No momento, vemos a ministra da cultura Marta Suplicy empenhada na montagem de um novo “soft power” brasileiro, que ofereça incremento de imagem ao país para as transações interculturais do mundo contemporâneo multipolar. A narrativa de distinção do Brasil nesse diálogo global passa pelo entendimento da nossa fala, da nossa arte e pela valorização da nossa maneira de nos inventar e reinventar, que é a cultura, no que ela traz de contribuição essencial à vida social, política, econômica e ao processo civilizatório.

Ainda que haja controvérsias no percurso trilhado pelo MinC na última década, o importante é que, deixando de lado os pontos conflituosos, é possível perceber uma sequência ordenada positiva nas ações desse ministério. Isso impõe ao país a busca por uma nova fronteira de poder de atração, de força renovadora e de riqueza da sua diversidade cultural, o que significa horizontalizar a oferta cultural em um amplo processo aberto e estruturado de interação e de integração.

Diante dessa sucessão de avanços rumo à construção de uma política cultural, penso que já se poderia trabalhar na implantação de uma espécie de “data center” público de cultura; um suporte tecnológico para rodar o nosso “soft power”, possibilitando armazenagem, processamento e fácil acesso aos bens e serviços culturais do país. Imagino uma infraestrutura de nuvem capaz de abrir perspectivas para o usufruto pleno da produção, bem como para impulsionar negócios e fortalecer nossas relações internacionais.

Convém ressaltar que o mercado chama de “nuvem pública” a estrutura privada de tecnologia da informação, com a qual empresas vendem serviços de armazenagem de dados e de aplicações de computador, em função de redução de investimentos e de aumento de eficiência operacional. Não é a isso que me refiro. Tenho em mente a criação de um suporte da esfera pública federativa, que pode em parte funcionar por regime de parceria com provedores locais, projetado com a finalidade exclusiva de assegurar serviços compartilhados e integrados, tanto para quem tem ofertas culturais quanto para quem quer adquirir bens e contratar serviços culturais.

A chave para a democratização da cultura está no direito mútuo de oportunidade de quem faz poder mostrar e de quem consome poder saber que existe e onde encontrar. Com a cultura na nuvem, as práticas redutoras do mercado obrigam-se a ceder espaço para a preservação e a circulação livre do que se produz no Brasil real. Em um “data center” público, a cadeia de valor cultural ganha mais atração e elasticidade, passando a ser composta diretamente por cada máquina existente no lugar em que alguém possa se conectar, se cadastrar, registrar uma senha e se responsabilizar pelas informações postadas.

Uma nuvem para a cultura seria como descortinar o que somos, não para seguir saqueados por novos lobos em pele de carneiro, mas para usufruirmos da riqueza decorrente da nossa inventividade mestiça.

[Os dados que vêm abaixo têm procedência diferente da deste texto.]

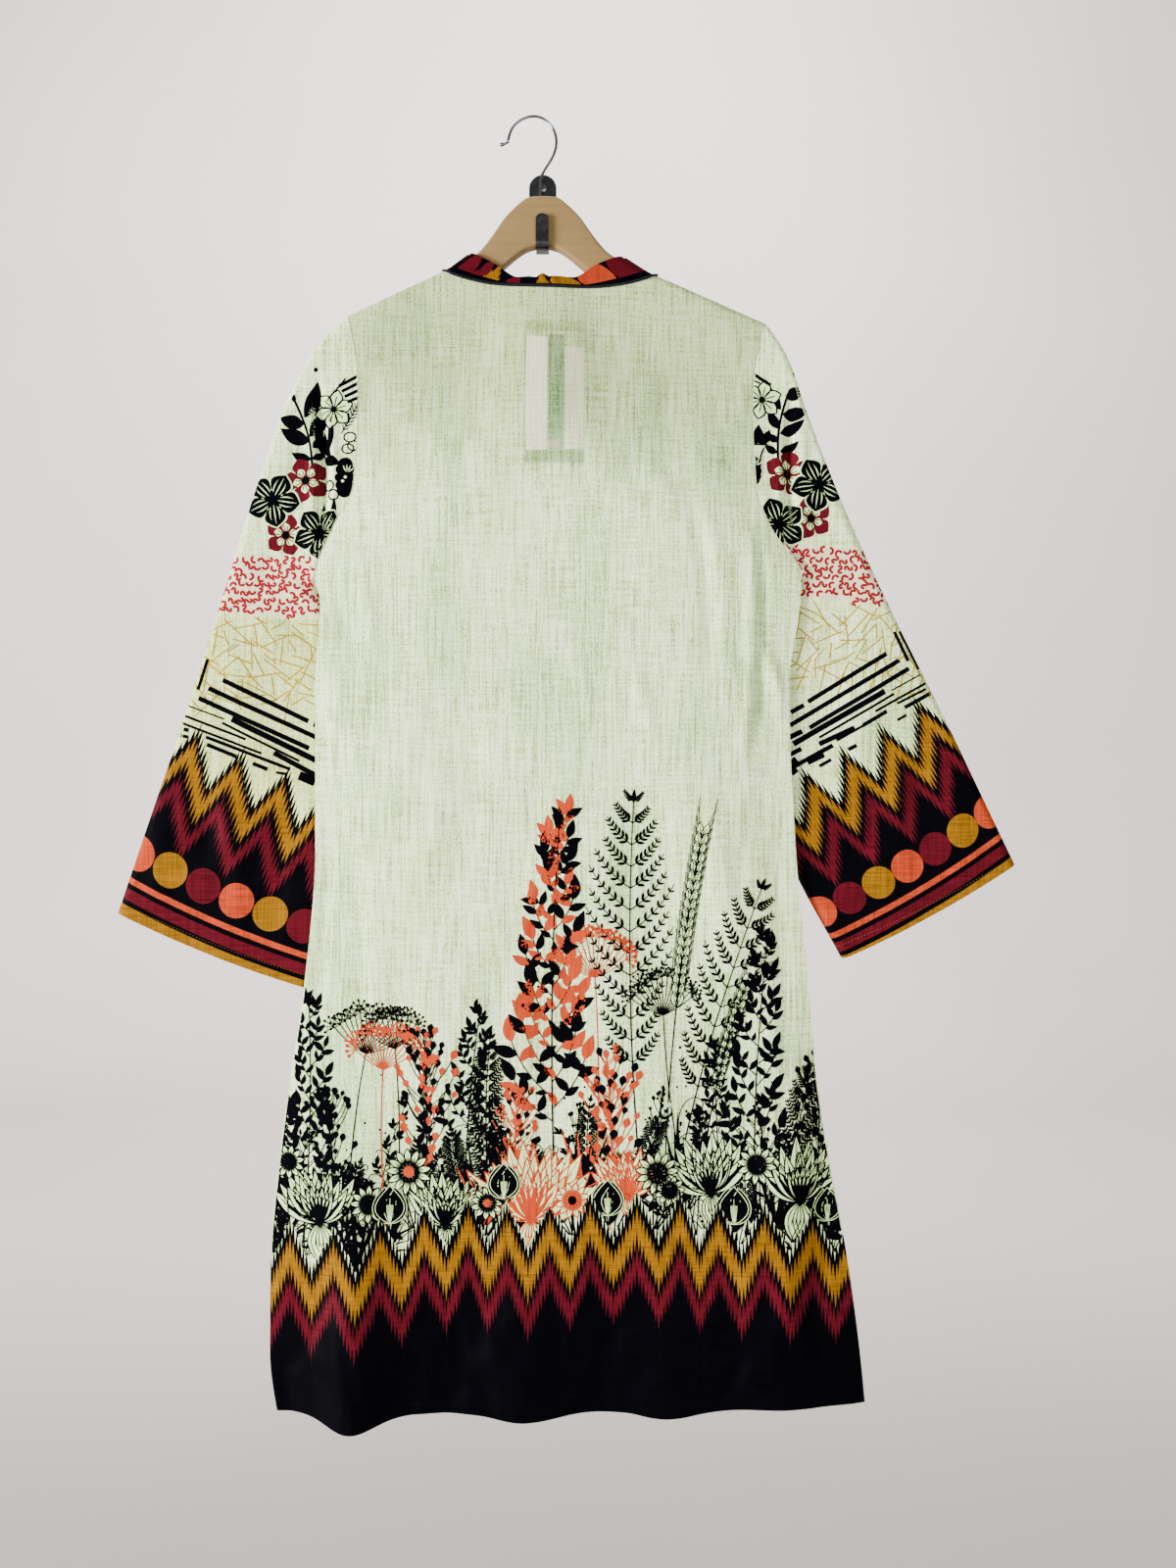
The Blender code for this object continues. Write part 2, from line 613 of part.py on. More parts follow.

Por meio dessa nuvem pública de informações, qualquer pessoa interessada em comprar uma peça de artesanato, gravar uma música ou adquirir a tela de um artista plástico, teria o contato direto de quem autoriza, de quem vende, seja em sistema de e-commerce, em endereços físicos ou via financiamento coletivo. Nele poderiam ser alojadas ainda as referências bibliográficas virtuais, que ameaçam de descontinuidade a linha evolutiva das pesquisas acadêmicas.

A construção de uma plataforma aberta de cultura realmente livre pode ser feita também por estados e municípios interessados na cultura como fonte de desenvolvimento social, educacional e econômico. Embora sendo algo muito simples e de alimentação coletiva, um centro virtual de democratização da cultura não é fácil de ser implantado, por representar uma ruptura no modelo vigente de exploração comercial de conteúdos culturais. Mas que oxigenaria a nossa vida comunitária e turbinaria o “soft power” brasileiro, ah, disso não tenho dúvida.